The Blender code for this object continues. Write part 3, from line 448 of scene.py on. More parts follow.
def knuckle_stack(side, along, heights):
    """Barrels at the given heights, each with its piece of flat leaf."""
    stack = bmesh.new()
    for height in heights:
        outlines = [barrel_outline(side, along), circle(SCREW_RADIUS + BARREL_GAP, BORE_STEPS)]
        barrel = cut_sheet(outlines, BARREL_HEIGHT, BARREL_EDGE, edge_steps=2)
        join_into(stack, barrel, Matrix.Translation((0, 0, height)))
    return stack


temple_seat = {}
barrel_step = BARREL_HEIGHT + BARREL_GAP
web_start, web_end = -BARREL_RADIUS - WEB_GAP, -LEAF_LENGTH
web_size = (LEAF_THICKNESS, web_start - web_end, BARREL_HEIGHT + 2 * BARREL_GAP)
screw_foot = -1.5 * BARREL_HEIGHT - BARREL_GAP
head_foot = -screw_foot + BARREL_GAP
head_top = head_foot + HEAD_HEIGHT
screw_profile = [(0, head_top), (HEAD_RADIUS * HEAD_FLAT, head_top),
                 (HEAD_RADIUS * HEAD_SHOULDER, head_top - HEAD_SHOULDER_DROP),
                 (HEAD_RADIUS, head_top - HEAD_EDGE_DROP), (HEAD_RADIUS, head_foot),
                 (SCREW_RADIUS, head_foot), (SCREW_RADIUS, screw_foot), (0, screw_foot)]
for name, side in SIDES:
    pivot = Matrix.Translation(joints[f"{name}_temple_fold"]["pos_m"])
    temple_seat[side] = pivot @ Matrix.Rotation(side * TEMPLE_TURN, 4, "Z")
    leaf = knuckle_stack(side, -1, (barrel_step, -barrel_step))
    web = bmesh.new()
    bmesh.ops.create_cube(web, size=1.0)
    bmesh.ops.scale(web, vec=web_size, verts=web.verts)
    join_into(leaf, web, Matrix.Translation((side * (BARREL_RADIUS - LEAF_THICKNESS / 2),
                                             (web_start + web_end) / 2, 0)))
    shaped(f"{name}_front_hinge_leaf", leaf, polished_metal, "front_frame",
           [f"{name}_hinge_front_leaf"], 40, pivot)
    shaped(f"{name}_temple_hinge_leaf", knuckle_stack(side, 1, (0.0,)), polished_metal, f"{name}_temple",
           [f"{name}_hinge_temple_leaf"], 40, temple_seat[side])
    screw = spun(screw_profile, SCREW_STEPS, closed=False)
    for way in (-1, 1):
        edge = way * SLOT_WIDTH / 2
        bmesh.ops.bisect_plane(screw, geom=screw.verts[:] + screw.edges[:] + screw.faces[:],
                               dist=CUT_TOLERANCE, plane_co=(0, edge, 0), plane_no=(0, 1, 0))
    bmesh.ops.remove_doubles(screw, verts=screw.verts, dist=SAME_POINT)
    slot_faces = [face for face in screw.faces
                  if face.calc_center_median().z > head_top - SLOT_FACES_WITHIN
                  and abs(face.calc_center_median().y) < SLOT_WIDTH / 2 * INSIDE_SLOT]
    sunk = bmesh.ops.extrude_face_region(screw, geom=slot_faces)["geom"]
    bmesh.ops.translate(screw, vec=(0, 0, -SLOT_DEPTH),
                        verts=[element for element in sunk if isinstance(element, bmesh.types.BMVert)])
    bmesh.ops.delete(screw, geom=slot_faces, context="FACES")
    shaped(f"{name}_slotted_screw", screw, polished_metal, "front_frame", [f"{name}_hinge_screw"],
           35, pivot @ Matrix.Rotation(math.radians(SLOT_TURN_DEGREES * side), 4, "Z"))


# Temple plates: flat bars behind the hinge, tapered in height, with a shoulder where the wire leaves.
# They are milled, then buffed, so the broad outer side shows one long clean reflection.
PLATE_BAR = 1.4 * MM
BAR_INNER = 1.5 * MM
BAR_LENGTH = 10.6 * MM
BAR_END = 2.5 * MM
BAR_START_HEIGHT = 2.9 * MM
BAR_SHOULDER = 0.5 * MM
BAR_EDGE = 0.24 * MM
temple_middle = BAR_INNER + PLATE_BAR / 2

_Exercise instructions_
Only the lines from the beginning of the material above through the line with "return stack" are wanted; extract them exactly.

_Final answer_
The Blender code for this object continues. Write part 3, from line 448 of scene.py on. More parts follow.
def knuckle_stack(side, along, heights):
    """Barrels at the given heights, each with its piece of flat leaf."""
    stack = bmesh.new()
    for height in heights:
        outlines = [barrel_outline(side, along), circle(SCREW_RADIUS + BARREL_GAP, BORE_STEPS)]
        barrel = cut_sheet(outlines, BARREL_HEIGHT, BARREL_EDGE, edge_steps=2)
        join_into(stack, barrel, Matrix.Translation((0, 0, height)))
    return stack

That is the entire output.